Frank Kendall Everest Jr. was born in Fairmont (WV) in 1920.  After college, he joined the US Army Air Corps Air Cadet Program just before Pearl Harbor. Commissioned in July, 1942, he flew P-40 fighters in North Africa, Sicily, and Italy, shooting down two German planes. After an assignment as an instructor, he commanded the 17th Fighter Squadron  (5th Fighter Group) in China. He added four Japanese kills to his total, now flying the P-51, but was shot down in May 1945 and taken prisoner till the war's end.

After the war, he took up test flight, first at Wright-Patterson AFB in Ohio and later at Edwards AFB in the California desert. In his incredible career as a test pilot he flew the X-1, X-1A, X-1B, X-2, X-3, X-4 and X-5, and took part in the testing of numerous experimental and prototype fighters and bombers.

He set official and unofficial speed and altitude world records in everything from the XS-1 to the YF-100 to the X-2. In the YF-100 he once held an official world absolute speed record of 755 miles per hour, set mere feet above the ground, but in those days of extremely rapid aviation development no record stood for long. His 1,957 mph, Mach 2.87 flight in the Bell X-2 in 1956 gave him the unofficial title, "Fastest Man Alive," which became the title of his popular 1958 book. He was the only X-2 pilot to live to retire; Iven Kincheloe died in an F-104 accident, and the other two pilots, Bell Aircraft test pilot Skip Ziegler and Air Force Captain Mel Apt, died in X-2 mishaps.

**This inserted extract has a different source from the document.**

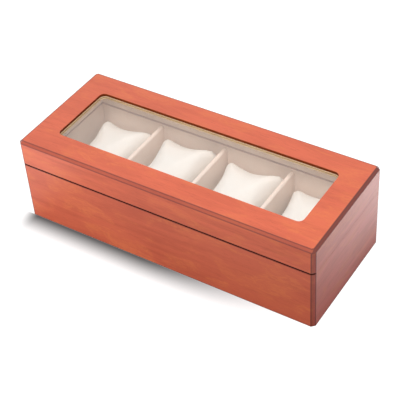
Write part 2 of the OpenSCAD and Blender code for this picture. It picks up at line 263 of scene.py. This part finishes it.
def make_figure_group():
    """Figure of the stained wood, with the grain along the vector's X."""
    group, entry, leave = new_group(
        "stained_figure",
        [
            ("Vector", "NodeSocketVector", None),
            ("Light Stain", "NodeSocketColor", (0.7, 0.16, 0.07, 1)),
            ("Dark Stain", "NodeSocketColor", (0.4, 0.07, 0.03, 1)),
            ("Warm Stain", "NodeSocketColor", (0.8, 0.25, 0.06, 1)),
            ("Figure", "NodeSocketFloat", 0.5),
        ],
        [
            ("Colour", "NodeSocketColor"),
            ("Roughness", "NodeSocketFloat"),
            ("Height", "NodeSocketFloat"),
        ],
    )
    vector = entry.outputs["Vector"]
    clouds = noise_node(group, vector, (11, 34, 34), detail=2.5, roughness=0.5, distortion=0.8)
    bands = noise_node(group, vector, (17, 190, 190), detail=3.5, roughness=0.62, distortion=0.5)
    pores = noise_node(group, vector, (130, 1700, 1700), detail=2.0, roughness=0.6)
    flakes = noise_node(group, vector, (90, 260, 260), detail=3.0, roughness=0.7, distortion=1.5)
    patches = noise_node(group, vector, (26, 60, 60), detail=2.0, roughness=0.5, distortion=1.0)

    tone = math_node(group, "ADD", product(group, clouds, 0.5), product(group, bands, 0.5))
    tone = product(group, smooth_map(group, tone, (0.38, 0.64)), entry.outputs["Figure"])
    colour = colour_mix(group, tone, entry.outputs["Light Stain"], entry.outputs["Dark Stain"])
    warmth = product(group, smooth_map(group, patches, (0.48, 0.66)),
                     smooth_map(group, flakes, (0.4, 0.62), (0.1, 0.45)))
    colour = colour_mix(group, warmth, colour, entry.outputs["Warm Stain"])
    pitting = product(group, smooth_map(group, pores, (0.55, 0.72)),
                      smooth_map(group, patches, (0.42, 0.6), (0.55, 0.12)))
    colour = colour_mix(group, pitting, colour, entry.outputs["Dark Stain"])
    group.links.new(colour, leave.inputs["Colour"])
    group.links.new(smooth_map(group, bands, (0.3, 0.7), (0.45, 0.6)), leave.inputs["Roughness"])
    group.links.new(product(group, pitting, -1.0), leave.inputs["Height"])
    return group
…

After 1957, Everest's stint as a test pilot ended, to the great relief of his wife Avis (who passed away in 2003), and he served in a variety of important command and staff assignments until retiring from the Air Force in 1973 in the grade of Brigadier General. He was a frequent guest at aviation events, a recipient of scores of honors, awards, and trophies, and proud of his place in aviation history.